:: Your goal ::
Read the lines below and count those that have the word "manifold". Respond with the number only.

:: Given information ::
-=-=-=-=-
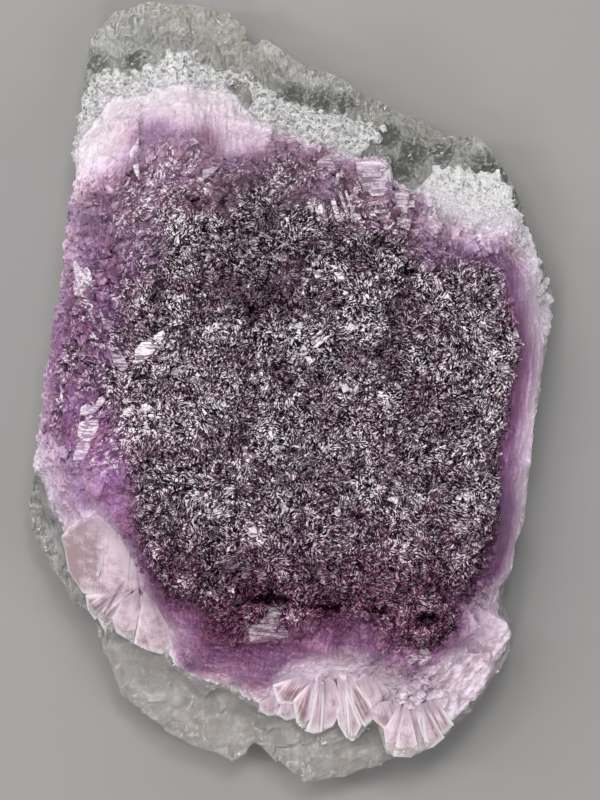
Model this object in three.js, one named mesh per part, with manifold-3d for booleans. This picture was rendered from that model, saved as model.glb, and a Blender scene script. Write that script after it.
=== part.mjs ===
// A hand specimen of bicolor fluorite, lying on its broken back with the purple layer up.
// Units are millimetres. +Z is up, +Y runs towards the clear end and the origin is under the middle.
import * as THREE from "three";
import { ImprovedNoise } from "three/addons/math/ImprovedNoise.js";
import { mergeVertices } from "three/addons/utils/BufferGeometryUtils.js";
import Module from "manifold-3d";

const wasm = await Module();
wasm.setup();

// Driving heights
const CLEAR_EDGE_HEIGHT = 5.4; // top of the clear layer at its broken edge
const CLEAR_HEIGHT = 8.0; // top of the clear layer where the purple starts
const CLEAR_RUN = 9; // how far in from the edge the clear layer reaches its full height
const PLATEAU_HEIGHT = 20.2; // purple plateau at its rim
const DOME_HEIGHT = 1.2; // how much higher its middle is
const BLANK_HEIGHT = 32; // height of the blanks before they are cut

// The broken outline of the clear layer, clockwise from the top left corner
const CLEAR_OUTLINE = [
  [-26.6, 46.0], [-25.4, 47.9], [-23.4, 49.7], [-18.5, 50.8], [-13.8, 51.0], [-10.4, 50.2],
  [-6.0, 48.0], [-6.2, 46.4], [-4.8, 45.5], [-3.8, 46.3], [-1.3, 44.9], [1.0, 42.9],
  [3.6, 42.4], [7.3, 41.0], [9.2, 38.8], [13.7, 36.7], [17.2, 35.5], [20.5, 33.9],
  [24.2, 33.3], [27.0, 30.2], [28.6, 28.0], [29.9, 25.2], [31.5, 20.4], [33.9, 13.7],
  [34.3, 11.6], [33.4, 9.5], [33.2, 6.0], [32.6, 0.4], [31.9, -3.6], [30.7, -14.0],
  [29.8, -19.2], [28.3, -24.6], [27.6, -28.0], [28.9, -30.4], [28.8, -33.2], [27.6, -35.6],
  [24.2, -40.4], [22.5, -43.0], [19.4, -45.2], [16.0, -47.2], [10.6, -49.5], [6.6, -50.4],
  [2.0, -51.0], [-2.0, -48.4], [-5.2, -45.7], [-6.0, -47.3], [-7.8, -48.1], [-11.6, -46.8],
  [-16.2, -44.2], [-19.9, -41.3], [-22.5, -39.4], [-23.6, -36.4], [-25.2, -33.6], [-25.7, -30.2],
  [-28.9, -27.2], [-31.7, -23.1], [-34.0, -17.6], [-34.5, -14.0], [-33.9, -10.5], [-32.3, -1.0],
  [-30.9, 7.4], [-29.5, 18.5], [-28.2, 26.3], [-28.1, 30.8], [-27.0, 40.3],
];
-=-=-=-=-
:: Reply ::
2